* [Stated exercise] In the listing below, find every line with the string "axes" and pull it out.

* [Input material]
+++
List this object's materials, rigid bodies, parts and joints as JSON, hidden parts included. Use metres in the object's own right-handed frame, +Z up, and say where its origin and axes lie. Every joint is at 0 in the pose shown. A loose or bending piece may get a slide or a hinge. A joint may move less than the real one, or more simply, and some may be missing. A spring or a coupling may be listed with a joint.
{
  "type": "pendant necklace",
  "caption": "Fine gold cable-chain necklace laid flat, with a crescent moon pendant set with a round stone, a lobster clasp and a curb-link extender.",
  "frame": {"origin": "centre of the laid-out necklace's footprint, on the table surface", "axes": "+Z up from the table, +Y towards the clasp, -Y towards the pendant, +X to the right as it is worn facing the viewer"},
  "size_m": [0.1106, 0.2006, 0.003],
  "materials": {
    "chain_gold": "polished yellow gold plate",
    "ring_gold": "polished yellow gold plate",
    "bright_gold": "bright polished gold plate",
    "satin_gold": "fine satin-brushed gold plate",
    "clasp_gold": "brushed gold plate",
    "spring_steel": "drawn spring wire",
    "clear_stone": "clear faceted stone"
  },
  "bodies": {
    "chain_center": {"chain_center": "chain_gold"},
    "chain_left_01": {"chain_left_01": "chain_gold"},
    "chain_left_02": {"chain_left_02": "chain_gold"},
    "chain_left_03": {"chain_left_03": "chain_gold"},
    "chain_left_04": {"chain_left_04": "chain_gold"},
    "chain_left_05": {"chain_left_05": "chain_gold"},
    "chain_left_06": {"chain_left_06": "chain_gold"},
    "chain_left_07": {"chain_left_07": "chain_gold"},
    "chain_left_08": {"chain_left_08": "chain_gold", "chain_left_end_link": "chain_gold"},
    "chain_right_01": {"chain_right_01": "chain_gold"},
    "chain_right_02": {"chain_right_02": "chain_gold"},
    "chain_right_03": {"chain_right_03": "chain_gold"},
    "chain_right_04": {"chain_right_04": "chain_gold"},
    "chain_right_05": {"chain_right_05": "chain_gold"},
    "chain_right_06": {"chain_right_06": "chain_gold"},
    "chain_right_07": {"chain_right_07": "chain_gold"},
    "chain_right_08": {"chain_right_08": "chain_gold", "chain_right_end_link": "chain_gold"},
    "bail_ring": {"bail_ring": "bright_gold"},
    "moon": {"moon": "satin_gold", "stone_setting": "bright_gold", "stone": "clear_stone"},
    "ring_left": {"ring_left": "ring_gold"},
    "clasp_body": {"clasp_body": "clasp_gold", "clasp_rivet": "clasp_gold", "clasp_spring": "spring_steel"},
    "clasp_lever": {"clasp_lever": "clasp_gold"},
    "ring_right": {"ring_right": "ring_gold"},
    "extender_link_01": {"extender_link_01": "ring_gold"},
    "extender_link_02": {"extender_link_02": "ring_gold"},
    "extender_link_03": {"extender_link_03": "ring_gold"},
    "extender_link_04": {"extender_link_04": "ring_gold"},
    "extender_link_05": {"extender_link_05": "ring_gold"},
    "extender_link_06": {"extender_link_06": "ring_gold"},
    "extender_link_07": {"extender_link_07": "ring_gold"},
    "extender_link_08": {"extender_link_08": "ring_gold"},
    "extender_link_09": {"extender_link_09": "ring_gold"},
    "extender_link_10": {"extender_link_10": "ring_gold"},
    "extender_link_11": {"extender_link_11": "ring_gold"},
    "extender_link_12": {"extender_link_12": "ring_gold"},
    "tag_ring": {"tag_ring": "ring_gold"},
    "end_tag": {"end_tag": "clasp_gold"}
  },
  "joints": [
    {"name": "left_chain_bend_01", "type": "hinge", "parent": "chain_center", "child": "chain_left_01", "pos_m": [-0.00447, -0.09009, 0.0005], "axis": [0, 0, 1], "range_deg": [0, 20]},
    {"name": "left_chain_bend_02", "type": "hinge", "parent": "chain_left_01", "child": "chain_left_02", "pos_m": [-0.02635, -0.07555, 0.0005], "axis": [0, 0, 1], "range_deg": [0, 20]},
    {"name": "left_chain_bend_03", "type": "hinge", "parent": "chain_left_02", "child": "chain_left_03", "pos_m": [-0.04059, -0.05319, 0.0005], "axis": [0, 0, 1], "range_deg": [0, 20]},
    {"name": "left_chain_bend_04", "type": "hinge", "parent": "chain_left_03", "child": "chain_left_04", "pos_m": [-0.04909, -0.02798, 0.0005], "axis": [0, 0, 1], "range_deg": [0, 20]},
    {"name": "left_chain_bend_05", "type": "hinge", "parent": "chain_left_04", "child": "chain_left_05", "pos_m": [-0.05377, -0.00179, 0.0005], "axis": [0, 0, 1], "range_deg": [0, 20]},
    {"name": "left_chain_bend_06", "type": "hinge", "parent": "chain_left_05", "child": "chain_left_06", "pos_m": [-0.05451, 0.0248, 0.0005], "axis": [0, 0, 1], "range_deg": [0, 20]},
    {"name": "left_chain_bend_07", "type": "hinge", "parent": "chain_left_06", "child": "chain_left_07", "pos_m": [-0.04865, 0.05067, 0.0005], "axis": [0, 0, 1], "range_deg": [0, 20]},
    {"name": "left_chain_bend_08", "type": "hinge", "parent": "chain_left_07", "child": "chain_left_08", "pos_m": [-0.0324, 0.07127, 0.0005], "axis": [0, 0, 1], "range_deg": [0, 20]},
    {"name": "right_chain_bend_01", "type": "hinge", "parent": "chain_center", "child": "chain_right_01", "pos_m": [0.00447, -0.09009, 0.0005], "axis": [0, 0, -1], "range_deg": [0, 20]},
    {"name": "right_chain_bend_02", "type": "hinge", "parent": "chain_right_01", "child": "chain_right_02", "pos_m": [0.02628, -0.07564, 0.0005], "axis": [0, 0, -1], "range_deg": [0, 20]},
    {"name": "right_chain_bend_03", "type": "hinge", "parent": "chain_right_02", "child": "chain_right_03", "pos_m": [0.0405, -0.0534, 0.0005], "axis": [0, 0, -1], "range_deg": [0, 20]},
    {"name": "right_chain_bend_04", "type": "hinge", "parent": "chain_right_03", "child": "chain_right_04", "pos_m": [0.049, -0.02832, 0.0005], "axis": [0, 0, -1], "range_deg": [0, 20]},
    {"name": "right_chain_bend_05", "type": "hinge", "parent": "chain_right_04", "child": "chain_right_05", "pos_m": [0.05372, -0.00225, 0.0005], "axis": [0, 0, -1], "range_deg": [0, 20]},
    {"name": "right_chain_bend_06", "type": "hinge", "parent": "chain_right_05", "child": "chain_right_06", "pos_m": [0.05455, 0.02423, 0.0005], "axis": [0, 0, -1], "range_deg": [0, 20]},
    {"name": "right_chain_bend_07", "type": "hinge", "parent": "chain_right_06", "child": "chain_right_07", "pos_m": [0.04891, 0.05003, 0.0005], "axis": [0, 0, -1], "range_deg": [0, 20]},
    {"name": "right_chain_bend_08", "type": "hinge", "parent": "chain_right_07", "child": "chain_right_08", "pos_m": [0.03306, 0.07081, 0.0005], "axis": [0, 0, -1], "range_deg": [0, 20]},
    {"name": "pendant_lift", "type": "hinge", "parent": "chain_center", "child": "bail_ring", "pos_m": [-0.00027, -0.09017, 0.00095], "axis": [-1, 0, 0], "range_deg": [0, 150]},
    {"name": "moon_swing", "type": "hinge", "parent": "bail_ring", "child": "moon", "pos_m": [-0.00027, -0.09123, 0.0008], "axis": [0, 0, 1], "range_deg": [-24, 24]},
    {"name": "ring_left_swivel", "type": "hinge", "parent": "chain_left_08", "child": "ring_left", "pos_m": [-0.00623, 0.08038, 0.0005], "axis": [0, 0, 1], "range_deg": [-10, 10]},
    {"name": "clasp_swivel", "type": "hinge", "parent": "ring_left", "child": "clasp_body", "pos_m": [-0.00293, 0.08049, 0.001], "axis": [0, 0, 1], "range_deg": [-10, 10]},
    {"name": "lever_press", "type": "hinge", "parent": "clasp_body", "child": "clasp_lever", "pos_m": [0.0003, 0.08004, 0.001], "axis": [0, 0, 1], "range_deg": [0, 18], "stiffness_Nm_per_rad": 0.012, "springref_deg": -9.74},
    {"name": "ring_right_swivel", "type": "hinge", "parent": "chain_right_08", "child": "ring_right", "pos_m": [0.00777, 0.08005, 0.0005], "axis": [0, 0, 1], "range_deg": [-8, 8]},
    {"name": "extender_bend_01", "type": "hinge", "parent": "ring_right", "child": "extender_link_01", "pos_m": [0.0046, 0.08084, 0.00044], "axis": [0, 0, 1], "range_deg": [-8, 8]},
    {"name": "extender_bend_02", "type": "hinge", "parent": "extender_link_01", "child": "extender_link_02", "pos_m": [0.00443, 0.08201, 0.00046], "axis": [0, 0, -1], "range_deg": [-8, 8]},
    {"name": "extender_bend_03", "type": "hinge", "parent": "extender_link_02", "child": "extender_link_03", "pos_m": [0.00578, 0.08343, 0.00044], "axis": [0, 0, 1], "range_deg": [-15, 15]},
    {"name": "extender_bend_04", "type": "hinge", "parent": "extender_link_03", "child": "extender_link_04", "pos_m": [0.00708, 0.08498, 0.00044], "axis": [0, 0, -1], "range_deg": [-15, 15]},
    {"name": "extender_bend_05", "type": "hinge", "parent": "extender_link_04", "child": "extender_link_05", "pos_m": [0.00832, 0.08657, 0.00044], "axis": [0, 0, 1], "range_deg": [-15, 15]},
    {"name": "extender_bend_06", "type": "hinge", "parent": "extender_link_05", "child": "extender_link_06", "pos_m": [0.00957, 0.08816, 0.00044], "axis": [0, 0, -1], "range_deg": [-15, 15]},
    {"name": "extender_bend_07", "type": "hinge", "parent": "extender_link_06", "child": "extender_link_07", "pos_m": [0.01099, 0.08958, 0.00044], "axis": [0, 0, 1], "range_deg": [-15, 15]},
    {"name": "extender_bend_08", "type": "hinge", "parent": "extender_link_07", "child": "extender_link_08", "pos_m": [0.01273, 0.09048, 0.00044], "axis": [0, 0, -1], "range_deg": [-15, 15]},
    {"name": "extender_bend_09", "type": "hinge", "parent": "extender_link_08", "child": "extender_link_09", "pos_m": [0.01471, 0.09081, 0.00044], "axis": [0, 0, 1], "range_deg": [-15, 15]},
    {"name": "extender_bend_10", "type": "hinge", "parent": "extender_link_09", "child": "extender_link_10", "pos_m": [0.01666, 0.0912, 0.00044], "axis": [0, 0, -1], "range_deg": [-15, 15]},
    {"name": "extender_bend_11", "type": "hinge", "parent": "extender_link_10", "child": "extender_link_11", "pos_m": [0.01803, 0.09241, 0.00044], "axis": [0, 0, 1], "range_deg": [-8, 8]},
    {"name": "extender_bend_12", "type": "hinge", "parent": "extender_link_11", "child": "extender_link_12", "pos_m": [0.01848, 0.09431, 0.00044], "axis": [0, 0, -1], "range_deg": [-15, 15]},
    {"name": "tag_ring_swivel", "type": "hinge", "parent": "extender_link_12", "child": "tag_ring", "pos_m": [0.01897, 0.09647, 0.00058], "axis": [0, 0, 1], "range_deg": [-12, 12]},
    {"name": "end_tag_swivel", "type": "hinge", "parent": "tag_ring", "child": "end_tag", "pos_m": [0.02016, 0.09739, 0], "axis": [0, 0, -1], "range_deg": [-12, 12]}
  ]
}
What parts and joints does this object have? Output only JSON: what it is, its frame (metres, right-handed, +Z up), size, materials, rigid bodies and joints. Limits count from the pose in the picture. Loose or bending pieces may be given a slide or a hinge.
+++
* [Solution below]
List this object's materials, rigid bodies, parts and joints as JSON, hidden parts included. Use metres in the object's own right-handed frame, +Z up, and say where its origin and axes lie. Every joint is at 0 in the pose shown. A loose or bending piece may get a slide or a hinge. A joint may move less than the real one, or more simply, and some may be missing. A spring or a coupling may be listed with a joint.
  "frame": {"origin": "centre of the laid-out necklace's footprint, on the table surface", "axes": "+Z up from the table, +Y towards the clasp, -Y towards the pendant, +X to the right as it is worn facing the viewer"},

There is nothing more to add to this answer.